Высокое созвездье бытия!
не достигнутое ни единым желаньем,
не запятнанное ни единым отказом,
вечное согласие Бытия,
вечное согласие Бытия — это я,
Ибо я люблю тебя, Вечность!
(Дионисийские дифирамбы. Слава и вечность.
пер. В. Топорова / цит. по: Ф. Ницше. Стихотворения. Философская проза, СПб., 1993, с. 80–81).

Мифология Ницше

Человека не может тронуть содержание, которое он по своему характеру в корне не приемлет. Поэтому Ницше, в отличие от Гегеля, Шеллинга, Бахофена, никогда не видел в мифах глубины, точно так же как, в отличие от Кьеркегора, никогда не достигал своей мыслью глубин христианской теологии. Поэтому никаких мифов Ницше в собственном смысле слова не воплотил, не возродил, не перенял (за кажущимся исключением мифа о Дионисе), но этот недостаток в ином смысле оборачивается его силой.

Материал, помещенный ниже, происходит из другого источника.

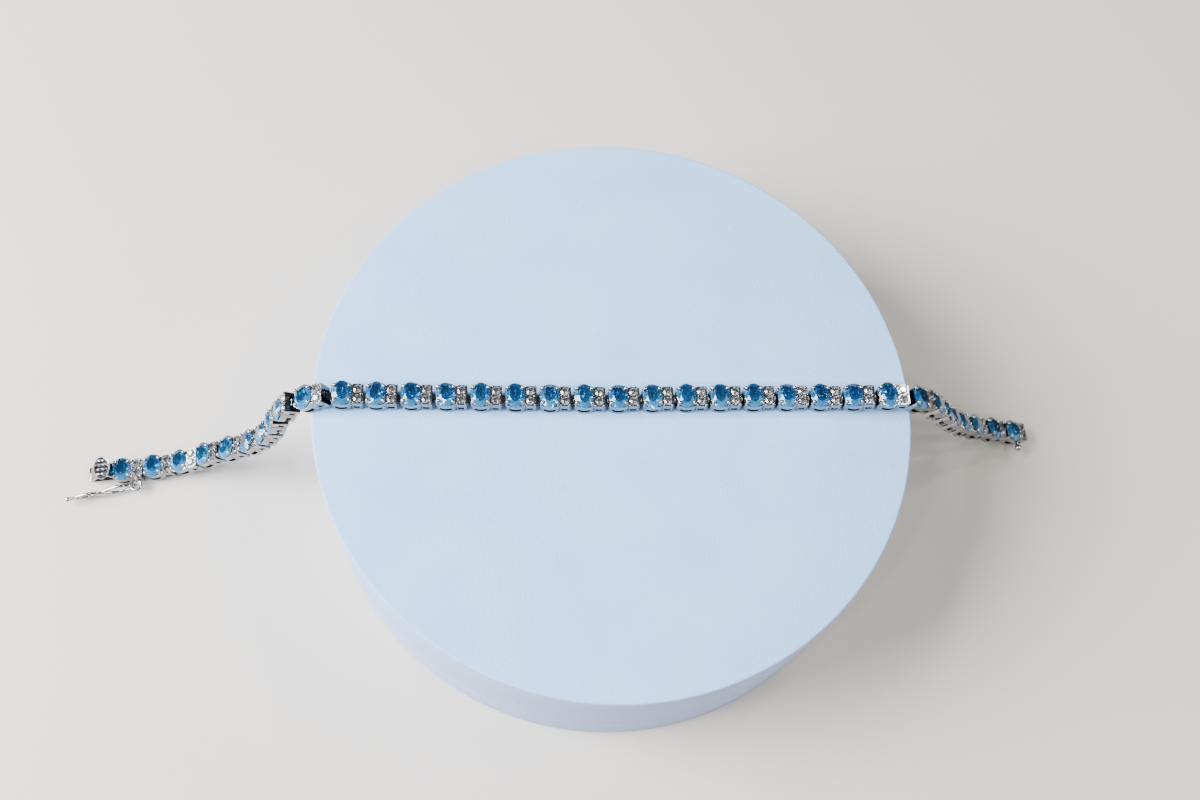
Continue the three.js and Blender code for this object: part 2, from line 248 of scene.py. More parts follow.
# %% [markdown]
# ## Silver
# The metal is sterling silver with a thin rhodium plate, cast, tumbled and polished. To the eye it is a
# bright, faintly blue-grey mirror that is never quite even: tumbling leaves soft ripples and wear leaves
# hairlines. Shade is painted into its colour: inside the baskets, on their end walls and on the hinges,
# where the gaps between links lie in shade, the silver is painted dark grey, and other faces get a lighter
# painted shade. A metallic Principled shader with a low roughness gives the mirror, and two noises give
# the ripples and the uneven polish. The painted shade follows the shape, so each face keeps its own share
# of it, and that is mixed into the colour.

# %% Rhodium-plated silver
POLISHED = "#bdbdbe"
# Painted shade: the dark grey that shaded faces are mixed towards.
PAINTED_SHADE_GREY = "#5f6063"
TUMBLE_RIPPLE = 0.9
RIPPLE_DEPTH = 0.06
HAIRLINE = 0.12
HAIRLINE_DEPTH = 0.01
SMOOTHEST, ROUGHEST = 0.07, 0.24
silver, tree, shader = start_material("rhodium_plated_silver", {"Metallic": 1.0})
where = add(tree, "ShaderNodeTexCoord").outputs["Object"]
# Each face's share of painted shade darkens the silver towards that grey.
tarnish = add(tree, "ShaderNodeAttribute", {"attribute_name": "tarnish"})
plated = add(tree, "ShaderNodeMixRGB", inputs={
    "Fac": tarnish.outputs["Fac"], "Color1": colour(POLISHED), "Color2": colour(PAINTED_SHADE_GREY)})
tree.links.new(plated.outputs["Color"], shader.inputs["Base Color"])
ripple = add(tree, "ShaderNodeTexNoise", inputs={"Vector": where, "Scale": 1 / (TUMBLE_RIPPLE * MM),
                                                 "Detail": 2.0})
hairline = add(tree, "ShaderNodeTexNoise", inputs={"Vector": where, "Scale": 1 / (HAIRLINE * MM),
                                                   "Detail": 3.0})
polish = add(tree, "ShaderNodeMapRange", inputs={
    "Value": hairline.outputs["Fac"], "From Min": 0.35, "From Max": 0.7,
    "To Min": SMOOTHEST, "To Max": ROUGHEST})
tree.links.new(polish.outputs["Result"], shader.inputs["Roughness"])
wave = add(tree, "ShaderNodeBump", inputs={"Height": ripple.outputs["Fac"], "Strength": 0.25,
                                           "Distance": RIPPLE_DEPTH * MM})
fine = add(tree, "ShaderNodeBump", inputs={"Height": hairline.outputs["Fac"], "Strength": 0.15,
                                           "Distance": HAIRLINE_DEPTH * MM,
                                           "Normal": wave.outputs["Normal"]})
tree.links.new(fine.outputs["Normal"], shader.inputs["Normal"])
print("made", silver.name)

# %% [markdown]
# ## Stones
# The oval stones are blue topaz, the small ones cubic zirconia, both cut and polished flat by flat.
# What shows is light that went in, bounced off the lower facets and came out again, so the stones are
# closed gems of clear material with each stone's own refractive index. Some facets look deep, because
# they mirror the dark room, and others flash. At this size a path tracer would need very many rays for
# the flashes, so each facet keeps a painted lightness of its own: painted flashes on some facets and
# painted dark reflections on others. It picks the colour, and a light facet also scatters a little of the
# light that falls on it. Natural stones differ too, so each instance carries a random tone.

# %% Blue and white stone
TOPAZ_IOR = 1.62
ZIRCONIA_IOR = 2.15
DEEP_BLUE = "#168fe2"
LIGHT_BLUE = "#72d0ff"
# Painted highlights and reflections: a facet's painted lightness sets its colour and, when light, lowers its
# transmission.
FACET_SHARE = 0.5
BLUE_GLINT_CLEARNESS = 1.0, 0.66
WHITE_GLINT_CLEARNESS = 1.0, 0.8
WHITE_GLINT_AND_SHADE = 0.55, 1.0
blue_stone, tree, shader = start_material("pale_blue_topaz", {
    "Roughness": 0.0, "IOR": TOPAZ_IOR})
tone = add(tree, "ShaderNodeAttribute", {"attribute_name": "tone"})
facet = add(tree, "ShaderNodeAttribute", {"attribute_name": "facet"})
lightness = add(tree, "ShaderNodeMix", inputs={
    "Factor": FACET_SHARE, "A": tone.outputs["Fac"], "B": facet.outputs["Fac"]})
shade = add(tree, "ShaderNodeMixRGB", inputs={
    "Fac": lightness.outputs[0], "Color1": colour(DEEP_BLUE), "Color2": colour(LIGHT_BLUE)})
tree.links.new(shade.outputs["Color"], shader.inputs["Base Color"])
glow = add(tree, "ShaderNodeMapRange", inputs={
    "Value": facet.outputs["Fac"], "To Min": BLUE_GLINT_CLEARNESS[0], "To Max": BLUE_GLINT_CLEARNESS[1]})
tree.links.new(glow.outputs["Result"], shader.inputs["Transmission Weight"])

white_stone, tree, shader = start_material("cubic_zirconia", {"Roughness": 0.0, "IOR": ZIRCONIA_IOR})
facet = add(tree, "ShaderNodeAttribute", {"attribute_name": "facet"})
clear = add(tree, "ShaderNodeMapRange", inputs={
    "Value": facet.outputs["Fac"], "To Min": WHITE_GLINT_AND_SHADE[0], "To Max": WHITE_GLINT_AND_SHADE[1]})
tree.links.new(clear.outputs["Result"], shader.inputs["Base Color"])
glow = add(tree, "ShaderNodeMapRange", inputs={
    "Value": facet.outputs["Fac"], "To Min": WHITE_GLINT_CLEARNESS[0], "To Max": WHITE_GLINT_CLEARNESS[1]})
tree.links.new(glow.outputs["Result"], shader.inputs["Transmission Weight"])
print("made", blue_stone.name, white_stone.name)

# %% [markdown]
# ## A cut stone
# A brilliant cut has a flat table, star and kite facets down to the girdle, and a pointed pavilion under
# it. Rings of points at set shares of the radius give these facets, and an oval stone is a round one
# stretched. The faces stay flat shaded, because their edges are what sparkles. The table keeps a low
# lightness, a painted dark reflection, and the other facets a random one from a fixed seed, painted
# flashes that are higher on the viewer's side of an oval.

# %% Brilliant cut by rings
CUT_FOLDS = 8
GIRDLE_STEPS = 4
STAR_OUT = 0.02
STAR_HEIGHT = 0.46
MAIN_SHARE = 0.42
MAIN_DEPTH = 0.62
OVAL_CUT = {"crown": 0.52, "girdle": 0.1, "pavilion": 1.35, "table": 0.58}
ROUND_CUT = {"crown": 0.24, "girdle": 0.04, "pavilion": 0.62, "table": 0.56}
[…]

Ницше отвергает усвоение мифов, поскольку те могут стать лишь неким обличьем, но не сущностью. Нельзя, зная об утрате мифа, стремиться к созданию нового мифа только потому, что человек в нём, возможно, нуждается. Ибо неподлинный миф намеренно ставит целью именно то, что не может быть целью в случае его подлинности. Он олицетворяет актёрское существование, с которым Ницше в свою эпоху беспощадно боролся. Богов или Бога создать нельзя (ТГЗ, 60); их можно узнать в некоем опыте; их бытие можно распознать в шифрах и символах. Ницше, оставаясь честным, не видел в унаследованных мифах и символах, к которым другие относились так, словно в них верили, того языка, который действительно взывал бы к его экзистенции. Вместо создания суррогатного мифа, он искал сущность, философствуя. Поэтому не мифы и не теология, а волновавшая его историческая действительность была первой причиной этой философии: он искал собственную мысль в обновлении основной формы толкования бытия у досократиков, главным образом у Гераклита.

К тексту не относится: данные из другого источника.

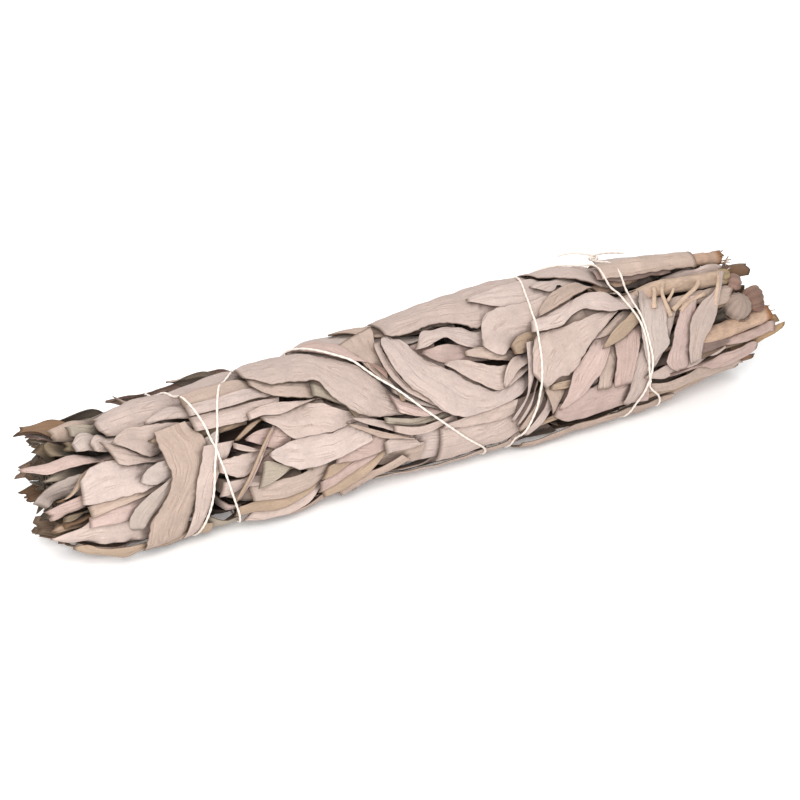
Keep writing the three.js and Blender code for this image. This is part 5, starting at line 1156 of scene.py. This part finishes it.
# Woody stems. Square sage stems with pale bark, one in each sprig; they run hidden inside the bundle and
# come out at the cut end, where they were snapped off and show frayed brown fibres round a soft middle.
def sweep(path, radius, sides, step, lobes=0, pitch=1.0, depth=0.0, ragged=0.0, seed=0):
    """A tube along a path: rings of points at equal steps of its length, square to it, on the path's own
    turning frame. The ring's radius swells with the cosine of a number of lobes that turn once round every
    pitch. The last rings can be drawn out along the path by a ragged length, and their end hollowed."""
    along = np.concatenate([[0], np.cumsum(np.linalg.norm(np.diff(path, axis=0), axis=1))])
    rings = max(int(along[-1] / step), 3)
    at = np.linspace(0, along[-1], rings)
    path = np.stack([np.interp(at, along, path[:, k]) for k in range(3)], -1)
    heading = np.gradient(path, axis=0)
    heading /= np.linalg.norm(heading, axis=1, keepdims=True)
    out = path - np.array([0, 0, axis_height / 1000])
    out[:, 0] = 0
    side = np.cross(heading, out)
    side /= np.maximum(np.linalg.norm(side, axis=1, keepdims=True), 1e-9)
    up = np.cross(side, heading)
    turn = np.linspace(0, 2 * math.pi, sides, endpoint=False)[None, :]
    size = np.interp(at / at[-1], np.linspace(0, 1, np.size(radius)), np.ravel(radius))[:, None]
    size = size * (1 + depth * np.cos(lobes * turn - 2 * math.pi * at[:, None] / pitch))
    if ragged:
        torn_draw = np.random.default_rng(seed)
        out_by = ragged * (torn_draw.random(sides) - 0.4)
        near_end = np.clip((at - at[-1] + 3 * ragged) / (3 * ragged), 0, 1)[:, None]
        size = size * (1 + 0.05 * np.cos(4 * turn) + 0.03 * np.sin(7 * turn + at[:, None] * 900)
                       + 0.05 * (np.sin(at[:, None] * 520 + 3 * seed) > 0.93))
    ring = path[:, None] + (np.cos(turn)[..., None] * side[:, None]
                            + np.sin(turn)[..., None] * up[:, None]) * size[..., None]
    if ragged:
        ring = ring + heading[:, None] * (out_by[None, :] * near_end ** 2)[..., None]
        for share, back in ((0.8, 0.0), (0.65, -1.2), (0.2, -1.3)):
            inner = path[-1] + (ring[rings - 1] - path[-1]) * share + heading[-1] * back * ragged
            ring = np.concatenate([ring, inner[None]])
        at = np.concatenate([at, at[-1] + np.array([0.0003, 0.0012, 0.0020])])
        path = np.concatenate([path, path[-1:] - heading[-1] * ragged * np.array([[0], [1.2], [1.3]])])
        rings += 3
    i, j = np.meshgrid(np.arange(rings - 1), np.arange(sides), indexing="ij")
    a, b = i * sides + j, i * sides + (j + 1) % sides
    faces = np.stack([a, b, b + sides, a + sides], -1).reshape(-1, 4)
    points = np.concatenate([ring.reshape(-1, 3), path[:1], path[-1:]])
    j = np.arange(0, sides, 2)
    start, end = rings * sides, rings * sides + 1
    last = (rings - 1) * sides
    caps = np.concatenate([
        np.stack([start + 0 * j, (j + 2) % sides, (j + 1) % sides, j], -1),
        np.stack([end + 0 * j, last + j, last + (j + 1) % sides, last + (j + 2) % sides], -1)])
    uv = np.stack([np.repeat(at * 1000, sides), np.tile(turn[0] / (2 * math.pi), rings)], -1)
    uv = np.concatenate([uv, [[0, 0], [at[-1] * 1000, 0]]])
    return points, np.concatenate([faces, caps]), uv


# Dry bark: matt, with fine dark grain along the stem and wider, weaker blotches of light and dark.
bark, tree, bark_shader = new_material("dry_sage_bark", Roughness=0.75, Specular_IOR_Level=0.3)
grain_mm, blotch_mm = 0.35, 3.0
bark_tone = add_node(tree, "ShaderNodeAttribute", attribute_name="tone")
bark_where = add_node(tree, "ShaderNodeTexCoord")
grain_run = add_node(tree, "ShaderNodeMapping", {
    "Vector": bark_where.outputs["Object"], "Scale": (0.12, 1.0, 1.0)})
grain = add_node(tree, "ShaderNodeTexNoise", {
    "Vector": grain_run.outputs["Vector"], "Scale": 1000 / grain_mm, "Detail": 4.0, "Roughness": 0.65})
blotch = add_node(tree, "ShaderNodeTexNoise", {
    "Vector": bark_where.outputs["Object"], "Scale": 1000 / blotch_mm, "Detail": 3.0})
grain_light = add_node(tree, "ShaderNodeMapRange", {
    "Value": grain.outputs["Fac"], "From Min": 0.3, "From Max": 0.7, "To Min": 0.80, "To Max": 1.10})
blotch_light = add_node(tree, "ShaderNodeMapRange", {
    "Value": blotch.outputs["Fac"], "From Min": 0.3, "From Max": 0.7, "To Min": 0.85, "To Max": 1.15})
bark_light = add_node(tree, "ShaderNodeMath", {0: grain_light.outputs[0], 1: blotch_light.outputs[0]},
                      operation="MULTIPLY")
bark_colour = add_node(tree, "ShaderNodeVectorMath", {
    0: bark_tone.outputs["Color"], "Scale": bark_light.outputs[0]}, operation="SCALE")
bark_bump = add_node(tree, "ShaderNodeBump", {
    "Height": grain.outputs["Fac"], "Strength": 0.6, "Distance": 0.0004})
tree.links.new(bark_colour.outputs[0], bark_shader.inputs["Base Color"])
tree.links.new(bark_bump.outputs["Normal"], bark_shader.inputs["Normal"])


def curve_through(points, count):
    """A smooth line through given points: the polynomial through each of their values over equal steps."""
    points = np.array(points, float)
    t = np.linspace(0, 1, len(points))
    at = np.linspace(0, 1, count)
    return [np.polyval(np.polyfit(t, values, len(points) - 1), at) for values in points.T]


# Leaf stalks that leave the second stem at its end: a radius in millimetres, and a line through places
# given by s, angle and height over the outer radius. A stalk is broader towards both of its ends.
stalks = [
    (0.65, [(185, 61, -1.2), (183.6, 55, 0.4), (182.6, 50, 0.3), (182, 44, -0.2)]),
    (0.6, [(189, 64, -0.8), (186.2, 56, 0.6), (185.6, 48.5, 0.5), (186.2, 35, 0.0)]),
    (0.65, [(200.5, 60, -1.2), (197.4, 52.5, 0.5), (194.4, 48.5, 0.4), (187.5, 39, 0.0)]),
    (0.6, [(208, 64, -0.5), (205, 52, 0.9), (203.2, 44, 0.8), (201.4, 34, 0.3)]),
    (0.45, [(191, 57, -1.2), (190, 54, -0.5), (188.8, 51, -0.5), (187, 47, -0.5)]),
    (0.6, [(200, 46, -0.8), (196, 44, -0.2), (192.5, 41, -0.2), (190, 37, -0.3)]),
]
stalk_shares = np.array([1.3, 1.0, 0.9, 1.0, 1.3])
hair_radii = np.array([0.16, 0.1])
burnt_length = 0.0018
for k, stem in enumerate(stems):
    s = np.linspace(stem_start, stem["end"], 200)
    path = place_at(s, stem["angle"] + 1.2 * np.sin(s / 9 + k), stem_middle(stem, s))
    pieces = [sweep(path, stem["radius"] * 0.94 / 1000, 20, 0.0008, ragged=0.0012, seed=k)]
    tints = [stem["bark"]]
    if k == 1:
        for size, points in stalks:
            along, around, over = curve_through(points, 40)
            pieces.append(sweep(place_at(along, around, outer_radius(along, around) + over),
                                stalk_shares * size / 1000, 8, 0.0005))
            tints.append("#c2a892")
    # Torn fibres stand out round the snapped end, with more on the stems that the photograph shows.
    hair_draw = np.random.default_rng(30 + k)
    for _ in range(14 if k in (1, 2) else 5):
        turn, reach = 2 * math.pi * hair_draw.random(), 1.2 + 2.6 * hair_draw.random()
        start = place_at(stem["end"] - 0.6, stem["angle"], stem_middle(stem, stem["end"]))
        out = np.array([0.0, math.cos(turn), math.sin(turn)]) * stem["radius"] / 1000
        t = np.linspace(0, 1, 8)[:, None]
        hair = start + out * (0.75 + 0.7 * hair_draw.random() * t ** 2) + np.array([reach / 1000, 0, 0]) * t
        pieces.append(sweep(hair, hair_radii / 1000, 5, 0.0004))
        tints.append("#c9b7a4" if hair_draw.random() < 0.5 else "#8e6440")
    points, faces, uv = joined(pieces)
    tinted = [np.tile(linear_colour(tint), (len(piece[0]), 1)) for piece, tint in zip(pieces, tints)]
    colours = np.concatenate(tinted)
    # The stem itself, the first of the pieces, turns brown towards its snapped end.
    from_end = (stem["end"] - start_s) / 1000 - points[:, 0]
    own = np.arange(len(points)) < len(pieces[0][0])
    burnt = np.clip(1 - from_end / burnt_length, 0, 1)[:, None] * own[:, None]
    colours = colours * (1 - burnt) + np.array(linear_colour("#8a5a34")) * burnt
    made = add_mesh(f"sprig_{k + 1}_woody_stem", points, faces, uv, colours)
    made.data.materials.append(bark)
    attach(made, "root")
    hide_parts(f"sprig_{k + 1}_stem")

# Thread. Unbleached two-ply cotton sewing thread, wound tightly round the bundle from a knot at the cut end
# to the leaf tips and back, crossing itself on the way. It spans the small hollows between the leaves.
thread_radius = 0.29
ply_pitch = 2.2
crossing_lift, crossing_width = 0.55, 1.3
thread_sides, thread_step, knot_step = 12, 0.00035, 0.0003
easing_steps, rising_steps = 50, 12
run_s = thread_s(thread_run)
hump = np.zeros(len(thread_run))
for turns in range(1, 6):
    earlier = thread_run + 360 * turns
    gap = np.where(earlier < thread_route[0, 0] - 8, np.abs(run_s - thread_s(earlier)), 99)
    hump = np.maximum(hump, crossing_lift * smooth_step(1 - gap / crossing_width))
outer = outer_radius(run_s, thread_run)
under_thread = np.clip(cells_round(surface, run_s, thread_run).max(axis=0), outer - 3.5, outer + 0.2)
for step in range(easing_steps):
    eased = evened(under_thread)
    under_thread = np.maximum(under_thread, eased) if step < rising_steps else eased
run_radius = np.minimum(under_thread + hump + thread_radius * 0.8, height_radius(0.36, thread_run))

twist = dict(lobes=2, pitch=ply_pitch / 1000, depth=0.16)
thread_path = place_at(run_s, thread_run, run_radius)
thread_pieces = [sweep(thread_path, thread_radius / 1000, thread_sides, thread_step, **twist)]

# The knot is a trefoil on the surface, and the thread's two ends leave it.
knot_s, knot_angle = 176.5, 112
knot_turn = np.linspace(0, 2 * math.pi, 90)
knot_size, knot_degrees = 0.48, 0.48 * 2.6
knot_path = place_at(knot_s + knot_size * (np.sin(knot_turn) + 2 * np.sin(2 * knot_turn)),
                     knot_angle + knot_degrees * (np.cos(knot_turn) - 2 * np.cos(2 * knot_turn)),
                     run_radius[0] + 0.7 - 0.5 * np.sin(3 * knot_turn))
thread_pieces.append(sweep(knot_path, thread_radius / 1000, thread_sides, knot_step, **twist))
tails = [[(knot_s, knot_angle), (180, 115), (184, 117), (187, 116)],
         [(knot_s, knot_angle), (173, 114), (170, 117), (167.5, 121)]]
for tail in tails:
    tail_s, tail_angle = curve_through(tail, 40)
    tail_radius = outer_radius(tail_s, tail_angle) + 0.5 + 0.5 * np.sin(np.linspace(0, 1, 40) * math.pi)
    tail_path = place_at(tail_s, tail_angle, tail_radius)
    thread_pieces.append(sweep(tail_path, thread_radius / 1000, thread_sides, thread_step, **twist))
thread = add_mesh("cotton_winding", *joined(thread_pieces))

# Unbleached cotton: matt, a warm white, with fine fibres that lie along the turning plies.
cotton, tree, cotton_shader = new_material("unbleached_cotton_thread", Roughness=0.9, Sheen_Weight=0.2)
fibre_mm = 0.12
cotton_uv = add_node(tree, "ShaderNodeUVMap", uv_map="blade")
fibre_run = add_node(tree, "ShaderNodeMapping", {
    "Vector": cotton_uv.outputs["UV"], "Scale": (0.25, 2.0, 1.0)})
fibre = add_node(tree, "ShaderNodeTexNoise", {
    "Vector": fibre_run.outputs["Vector"], "Scale": 1 / fibre_mm, "Detail": 2.0})
cotton_tint = add_node(tree, "ShaderNodeMix", {
    0: fibre.outputs["Fac"], 6: linear_colour("#d5c6b9"), 7: linear_colour("#ece2d9")}, data_type="RGBA")
tree.links.new(cotton_tint.outputs[2], cotton_shader.inputs["Base Color"])
thread.data.materials.append(cotton)
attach(thread, "root")
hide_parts("cotton_thread")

В этой связи не должно вводить в заблуждение то обстоятельство, что Ницше, особенно в «Заратустре», использует множество символов. Ведь они представляют собой не те символы, в которые сообразно их важности можно верить, но язык, который не столь обязателен и по своим целям и воздействию не может быть иным. О мифах Ницше как филолог-классик часто говорит в молодые годы, позднее и само это слово у него почти не встречается.

При том что о намерении создания мифа или какой-либо ему замены у Ницше речь никогда не идёт, тем ощутимее становится у него энергия присутствия ландшафта и стихий, природы и жизни, всего нечеловеческого мира — некая новая, как бы мифологическая действительность.

Мифология природы

Ландшафт создаёт фон ницшевой мысли; кто однажды видел его, оказывается им покорён. Способ, каким этот фон в самых различных выражениях говорит о себе читателю, незаметно передавая ему своё содержание, становится общепонятным языком, за которым словно бы стоит натура самого Ницше — его благородство, его чистота, его судьба. Здесь открывается наиболее лёгкий доступ к ницшевым чарам и к тому молчанию, которое образует предпосылку всякого понимания. В мире Ницше природа и стихии не только сравнимы с наглядными картинами или слышимой музыкой, они являются чем-то наподобие неописуемого типа действительности, говорящего непосредственно от её лица.

В том, как ландшафт и природа говорят о себе Ницше, существует разрыв между ранней, наглядно-изобразительной, созерцательной манерой, присутствующей, например, во фрагменте «Et in Arcadia ego» (СЕТ, 385), и поздней, производящей впечатление отождествления его с ландшафтом. Сначала это только воодушевлённость природой, противостоящей ему как нечто иное; позднее дело обстоит так, словно природа и судьба человека, чувственная воплощённость и бытие становятся едины. Только в последнее десятилетие мир делается прозрачным, природа становится подобной мифу. Ницше, страдая от эмпирической действительности, в то же время способен теперь видеть в ней подлинную действительность, причём видеть как в её виде́ниях, так и в воплощениях. Природное для него не только усиленное выражение всего зримого, в нём он начинает слышать язык бытия.